December 20, 2012

Ranchers in Mato Grosso Send Fewer Cattle to Feedlots

Author: Michael Cordonnier/Soybean & Corn Advisor, Inc.

When corn prices started to increase in mid-2012 due to the severe drought in the United States, ranchers in Brazil modified their intensions on how many cattle they were going to place on feed. The Mato Grosso Institute of Agricultural Economics (Imea) estimates that 792,000 cattle in the state will be placed on feed in 2012, which is a decline of 2.6% compared to the 814,000 cattle on feed throughout the state in 2011. In April of 2012 (before the drought started in the U.S. and the resulting higher corn prices), Imea had estimated that 930,000 cattle would be sent to the feedlots in the state. In early 2012, Imea estimated that the number of cattle on feed in the state would increase 14% in 2012.
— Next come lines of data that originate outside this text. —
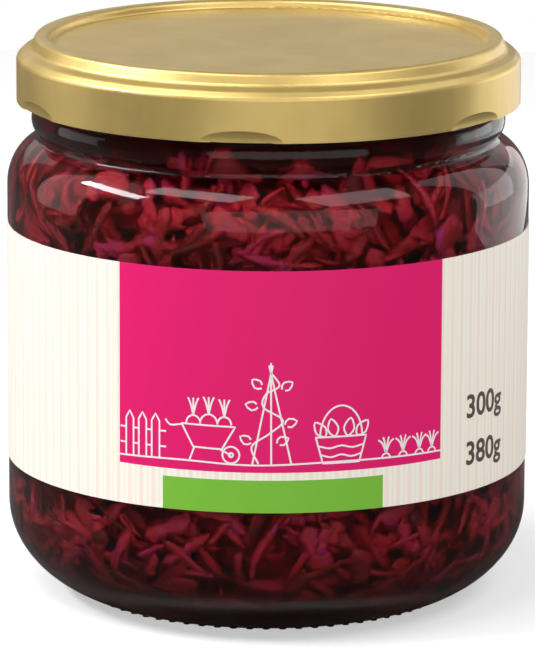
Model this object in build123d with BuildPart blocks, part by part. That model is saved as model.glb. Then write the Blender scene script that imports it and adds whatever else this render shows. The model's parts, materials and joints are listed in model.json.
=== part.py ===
# A squat glass jar of fermented red cabbage with a twist-off metal lid and a paper label.
# Millimetres, +Z up. The origin is the centre of the ring the jar stands on.
from build123d import *
from math import cos, degrees, radians, sin
import os

os.makedirs("parts", exist_ok=True)

# ---- Driving sizes ----
body_d = 88.5  # glass body, across the straight wall
lid_d = 85.2  # 82 mm twist-off lid, across its skirt
wall = 2.7  # glass wall
jar_height = 95.25  # from the table to the crest of the lid
neck_height = 25.25  # from the start of the shoulder to the crest of the lid
lid_height = 10.95
label_bottom_z = 23.25
label_height = 40.4
label_gap = 14.0  # bare strip of glass between the label's two ends, at the back
paper = 0.15  # label with its glue
headspace = 8.5  # from the rim down to the cabbage, hidden by the lid
sheet = 0.25  # lid metal

body_r = body_d / 2
lid_r = lid_d / 2
bore_r = body_r - wall
shoulder_z = jar_height - neck_height
lid_bottom_z = jar_height - lid_height
rim_z = jar_height - sheet
fill_level = rim_z - headspace

# Heel: the large rounding between the wall and the ring the jar stands on
heel_width, heel_height, heel_turn = 20.4, 16.35, radians(68.8)
heel_z = heel_height * sin(heel_turn)
foot_r = body_r - heel_width * (1 - cos(heel_turn))
foot_width = 2.2
punt_height = 3.0  # hollow under the base
punt_edge = 1.0

# Shoulder, groove and carrying bead, up to the rim that the lid closes on
bead_r, bead_z, bead_depth, bead_height = lid_r - 2.5, lid_bottom_z - 3.1, 1.8, 2.6
groove_r = bead_r - 1.1
shoulder_height, shoulder_turn = 8.08, radians(71.3)
shoulder_end_r = groove_r + 0.58
shoulder_end_z = shoulder_z + shoulder_height * sin(shoulder_turn)
shoulder_width = (body_r - shoulder_end_r) / (1 - cos(shoulder_turn))
rim_outer_r, rim_inner_r = lid_r - 3.3, lid_r - 5.4
rim_outer_round, rim_inner_round = 0.8, 0.9

# Inside of the glass
floor_z = 5.0  # lowest ring of the inside
floor_rise = 2.2  # how far the middle of the floor stands above it
inner_heel_width, inner_heel_height = 17.8, 12.0

# Lid
curl_width, curl_height = 1.5, 2.7  # rolled lower edge
shoulder_drop, shoulder_slope = 2.65, 1.0  # below the crest
ring_inner_r, ring_outer_r = lid_r - 5.5, lid_r - 3.3
ring_foot_r, ring_foot_drop = lid_r - 2.4, 2.0
panel_r, panel_drop = lid_r - 5.9, 1.5
panel_round, ring_round, ring_foot_round, shoulder_round, curl_round = 0.5, 0.9, 1.0, 0.9, 0.6
lug_count, lug_depth, lug_tool_r = 6, 0.55, 4.0
lug_first_angle = -6.0  # degrees, from the front of the jar

# Stippling round the foot
stipple_count, stipple_length, stipple_width = 72, 1.6, 1.2
stipple_reach = 0.75  # how far each bar reaches out past the foot
stipple_inside = 0.8  # how far each bar is sunk in the glass

# ---- The space inside the glass, used to hollow the jar and to shape the filling ----
with BuildPart() as bore_space:
    with BuildSketch(Plane.XZ):
        with BuildLine():
            floor_edge_r = bore_r - inner_heel_width
            Spline((0, floor_z + floor_rise), (floor_edge_r, floor_z), tangents=((1, 0), (1, 0)))
            inner_heel = EllipticalCenterArc(
                (floor_edge_r, floor_z + inner_heel_height),
                inner_heel_width,
                inner_heel_height,
                start_angle=270,
                arc_size=90,
            )
            Line(inner_heel @ 1, (bore_r, shoulder_z))
            Spline((bore_r, shoulder_z), (rim_inner_r, bead_z), tangents=((0, 1), (0, 1)))
            Polyline((rim_inner_r, bead_z), (rim_inner_r, rim_z), (0, rim_z), (0, floor_z + floor_rise))
        make_face()
    revolve(axis=Axis.Z)

# ---- Glass jar ----
with BuildPart() as glass_jar:
    with BuildSketch(Plane.XZ) as glass_section:
        with BuildLine():
            punt = Spline(
                (0, punt_height), (foot_r - foot_width, punt_edge), tangents=((1, 0), (1, -0.5))
            )
            land = Polyline(punt @ 1, (foot_r - foot_width, 0), (foot_r, 0))
            heel = EllipticalCenterArc(
                (body_r - heel_width, heel_z),
                heel_width,
                heel_height,
                start_angle=-degrees(heel_turn),
                arc_size=degrees(heel_turn),
            )
            Line(heel @ 1, (body_r, shoulder_z))
            shoulder = EllipticalCenterArc(
                (body_r - shoulder_width, shoulder_z),
                shoulder_width,
                shoulder_height,
                start_angle=0,
                arc_size=degrees(shoulder_turn),
            )
            bead = EllipticalCenterArc(
                (bead_r - bead_depth, bead_z),
                bead_depth,
                bead_height,
                start_angle=-60,
                arc_size=110,
            )
            ThreePointArc(shoulder @ 1, (groove_r, (shoulder_end_z + (bead @ 0).Y) / 2), bead @ 0)
            Polyline(bead @ 1, (rim_outer_r, (bead @ 1).Y), (rim_outer_r, rim_z), (0, rim_z), (0, punt_height))
        make_face()
    revolve(axis=Axis.Z)
    # short bars stand out of the heel round the foot and lie flush with the table
    with BuildSketch(Plane.XY):
        with PolarLocations(foot_r + stipple_reach - stipple_length / 2, stipple_count):
            SlotOverall(stipple_length, stipple_width)
    extrude(amount=stipple_inside)
    add(bore_space.part, mode=Mode.SUBTRACT)
    for edge_r, rounding in ((rim_outer_r, rim_outer_round), (rim_inner_r, rim_inner_round)):
        rim_edges = glass_jar.edges().filter_by(GeomType.CIRCLE)
        fillet(rim_edges.sort_by_distance((edge_r, 0, rim_z))[0], radius=rounding)

# ---- Twist-off lid, closed on the rim ----
with BuildPart() as lid:
    with BuildSketch(Plane.XZ):
        with BuildLine():
            Polyline(
                (0, lid_bottom_z),
                (lid_r, lid_bottom_z),
                (lid_r, jar_height - shoulder_drop - shoulder_slope),
                (lid_r - shoulder_slope, jar_height - shoulder_drop),
                (ring_foot_r, jar_height - ring_foot_drop),
                (ring_outer_r, jar_height),
                (ring_inner_r, jar_height),
                (panel_r, jar_height - panel_drop),
                (0, jar_height - panel_drop),
                close=True,
            )
        make_face()
    revolve(axis=Axis.Z)
    for radius, at_r, at_z in (
        (panel_round, panel_r, jar_height - panel_drop),
        (ring_round, ring_inner_r, jar_height),
        (ring_round, ring_outer_r, jar_height),
        (ring_foot_round, ring_foot_r, jar_height - ring_foot_drop),
        (shoulder_round, lid_r - shoulder_slope, jar_height - shoulder_drop),
        (shoulder_round, lid_r, jar_height - shoulder_drop - shoulder_slope),
    ):
        edge = lid.edges().filter_by(GeomType.CIRCLE).sort_by_distance((at_r, 0, at_z))[0]
        fillet(edge, radius=radius)
    offset(amount=-sheet, openings=lid.faces().sort_by(Axis.Z)[0])
    # rolled lower edge
    with BuildSketch(Plane.XZ):
        with Locations((lid_r - curl_width / 2, lid_bottom_z + curl_height / 2)):
            curl = Rectangle(curl_width, curl_height)
        fillet(curl.vertices().sort_by(Axis.Y)[:2], radius=curl_round)
    revolve(axis=Axis.Z)
    # a shallow scoop in the lower edge where each lug is pressed in
    with PolarLocations(lid_r - lug_depth + lug_tool_r, lug_count, start_angle=lug_first_angle - 90):
        with Locations((0, 0, lid_bottom_z)):
            Cylinder(lug_tool_r, lid_r, rotation=(90, 0, 0), mode=Mode.SUBTRACT)

# ---- Paper label, glued round the straight wall with a gap at the back ----
with BuildPart() as label:
    half_gap = degrees(label_gap / 2 / body_r)
    with BuildSketch(Plane.YZ.rotated((0, 0, half_gap))):
        with Locations((body_r + paper / 2, label_bottom_z + label_height / 2)):
            Rectangle(paper, label_height)
    revolve(axis=Axis.Z, revolution_arc=360 - 2 * half_gap)

# ---- Shredded cabbage and its juice ----
with BuildPart() as cabbage_filling:
    add(bore_space.part)
    split(bisect_by=Plane.XY.offset(fill_level), keep=Keep.BOTTOM)

for name, piece in (
    ("glass_jar", glass_jar),
    ("lid", lid),
    ("label", label),
    ("cabbage_filling", cabbage_filling),
):
    piece.part.label = name
    export_step(piece.part, f"parts/{name}.step")
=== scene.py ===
import json
import math

import bpy
import numpy as np
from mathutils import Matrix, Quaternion, Vector

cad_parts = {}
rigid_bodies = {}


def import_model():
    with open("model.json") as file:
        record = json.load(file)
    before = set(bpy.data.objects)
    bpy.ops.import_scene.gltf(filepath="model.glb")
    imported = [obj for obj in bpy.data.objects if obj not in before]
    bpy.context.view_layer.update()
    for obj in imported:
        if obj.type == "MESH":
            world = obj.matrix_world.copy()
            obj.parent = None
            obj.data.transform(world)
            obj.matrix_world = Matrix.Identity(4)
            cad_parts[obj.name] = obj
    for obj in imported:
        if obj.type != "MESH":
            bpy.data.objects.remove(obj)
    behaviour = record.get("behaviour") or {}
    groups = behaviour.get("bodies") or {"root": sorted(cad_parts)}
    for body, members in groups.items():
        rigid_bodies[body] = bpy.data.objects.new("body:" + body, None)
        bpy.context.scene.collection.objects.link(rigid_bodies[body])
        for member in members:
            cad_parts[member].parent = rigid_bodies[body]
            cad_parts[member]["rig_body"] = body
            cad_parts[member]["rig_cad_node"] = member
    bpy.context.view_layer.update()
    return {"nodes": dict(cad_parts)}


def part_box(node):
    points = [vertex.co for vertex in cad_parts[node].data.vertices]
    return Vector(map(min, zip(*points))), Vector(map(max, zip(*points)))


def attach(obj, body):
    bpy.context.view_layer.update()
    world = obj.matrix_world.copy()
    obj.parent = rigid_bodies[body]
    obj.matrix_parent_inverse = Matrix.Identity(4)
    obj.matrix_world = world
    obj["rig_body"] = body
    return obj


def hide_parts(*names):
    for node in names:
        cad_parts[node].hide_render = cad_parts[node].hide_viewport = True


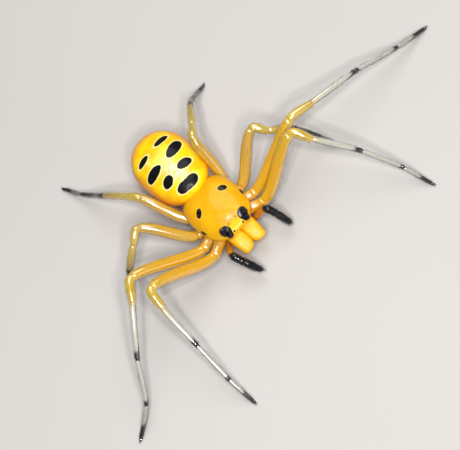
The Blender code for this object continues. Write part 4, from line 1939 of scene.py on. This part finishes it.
class SetaeTree(Graph):
    """A Geometry Nodes tree that grows thin bent hairs on a skin, along its lie."""

    INPUTS = {"Density": "NodeSocketFloat", "Length": "NodeSocketFloat", "Radius": "NodeSocketFloat",
              "Lean": "NodeSocketFloat", "Coat": "NodeSocketFloat", "Seed": "NodeSocketInt",
              "Finish": "NodeSocketMaterial"}
    BEND = 0.28
    JITTER = 0.22
    VARY = (0.6, 1.25)

    def __init__(self) -> None:
        """Builds the tree."""
        super().__init__(bpy.data.node_groups.new("setae", "GeometryNodeTree"))
        self.tree.interface.new_socket("Geometry", in_out="INPUT", socket_type="NodeSocketGeometry")
        self.tree.interface.new_socket("Geometry", in_out="OUTPUT", socket_type="NodeSocketGeometry")
        for name, kind in self.INPUTS.items():
            self.tree.interface.new_socket(name, in_out="INPUT", socket_type=kind)
        self._grow()

    def _named(self, name: str, kind: str = "FLOAT") -> bpy.types.NodeSocket:
        """An attribute of the skin."""
        node = self.node("GeometryNodeInputNamedAttribute", {"data_type": kind}, {"Name": name})
        return node.outputs[0]

    def _times(self, first: Any, second: Any) -> bpy.types.NodeSocket:
        """The product of two numbers."""
        return self.node("ShaderNodeMath", {"operation": "MULTIPLY"}, {0: first, 1: second}).outputs[0]

    def _scaled(self, vector: Any, amount: Any) -> bpy.types.NodeSocket:
        """A vector times a number."""
        node = self.node("ShaderNodeVectorMath", {"operation": "SCALE"}, {0: vector, "Scale": amount})
        return node.outputs[0]

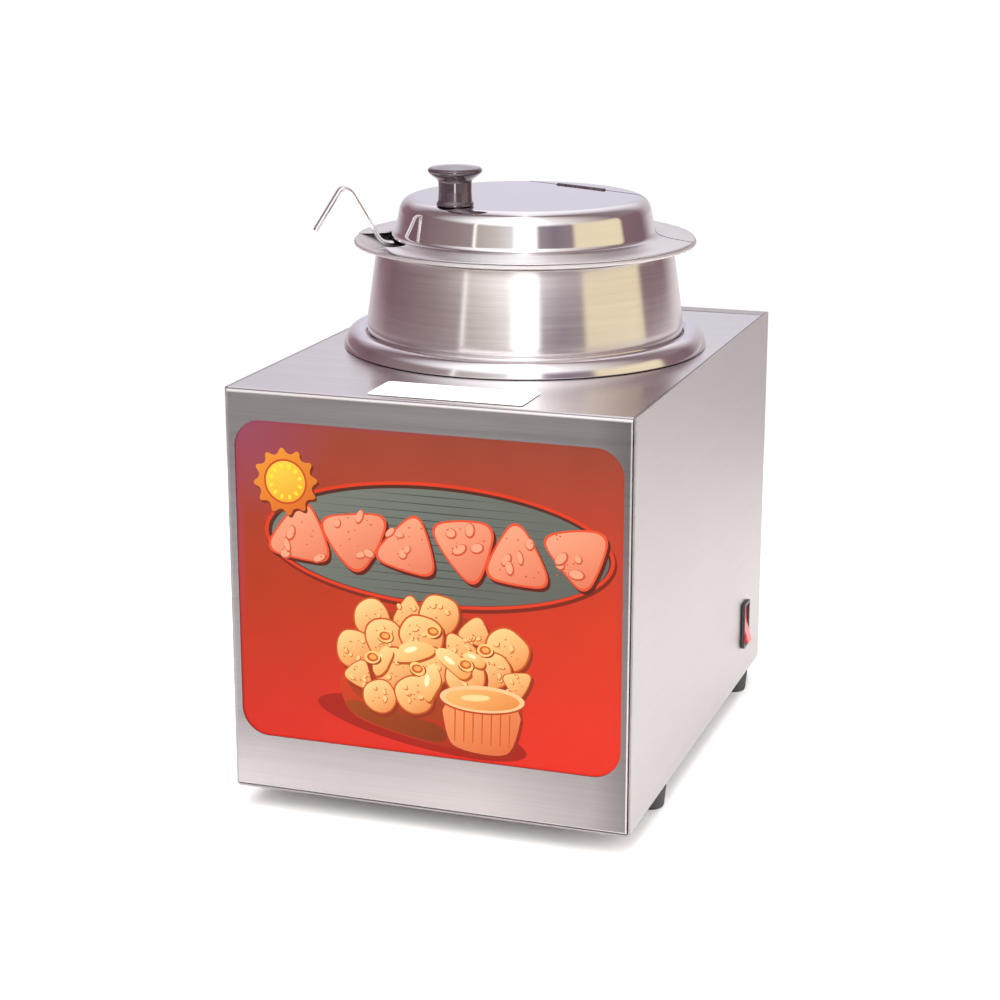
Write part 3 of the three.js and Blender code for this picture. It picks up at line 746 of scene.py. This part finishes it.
def plaque_shapes():
    """The ribbed oval plaque behind the row of chips."""
    x, z = 6, 178
    shapes = [
        (oval(x + 0.8, z - 1.6, 107.5, 37.6, 72), flat(128, 40, 24)),
        (oval(x, z, 107, 37, 72), flat(222, 62, 34)),
        (oval(x, z, 104.6, 35, 72), flat(84, 46, 36)),
        (oval(x + 0.6, z - 0.8, 103, 33.8, 72), lit(x, z, 60, (96, 98, 90), (118, 122, 112))),
    ]
    for k in range(13):
        off = -28.8 + k * 4.8
        half = 101 * math.sqrt(1 - (off / 33.8) ** 2) - 3
        corners = (x - half, z + off), (x, z + off - 0.35), (x + half, z + off), (x, z + off + 0.35)
        shapes.append(([Vector(p) for p in corners], flat(74, 78, 74)))
    return shapes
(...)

When international corn prices increased so too did the cost of placing cattle on feed within the state. In 2011, the average cost of an animal in a Mato Grosso feedlot was R$ 4.32 per animal per day. In 2012, that increased 22% to R$ 5.28 per animal per day. With such an increase in costs, ranchers started to reevaluate their marketing plans in mid-2012.

In July of 2012 when corn prices were setting record highs, just 9% of the cattle slaughtered in the state came from feedlots. The market situation though has improved in recent months with a decline in corn prices and an increase in cattle prices in Brazil. As a result, ranchers have started to send more cattle to the feedlots in recent months. By August, the percentage of slaughtered cattle coming from feedlots increased to 26%. In September the percentage was 35% and in October it was 36%.

When the number of cattle on feed started to decline in mid-2012, cattle prices in the state started to increase due to fewer cattle going to market. Between August and November, cattle prices increased 8% going from R$ 81 per 15 kilograms live weight to R$ 88 per 15 kilograms. Even with this increase, cattle prices are still below the level set in November of 2011 when they were R$ 92 per 15 kilograms.

With the cattle market unstable and commodity prices high, many ranchers decided to do what is called semi-confinement. This entails keeping the cattle on grass during the dry season (May to October), but supplementing the grass with feed supplied to the cattle while they are still out in the pastures. This is much cheaper than taking the cattle off grass and placing them in feedlots.

The cost of semi-confinement is approximately 30% less than if the animal is placed in a feedlot. The animal in a feedlot costs R$ 5.28 per day compared to R$ 3.60 per day for semi-confinement.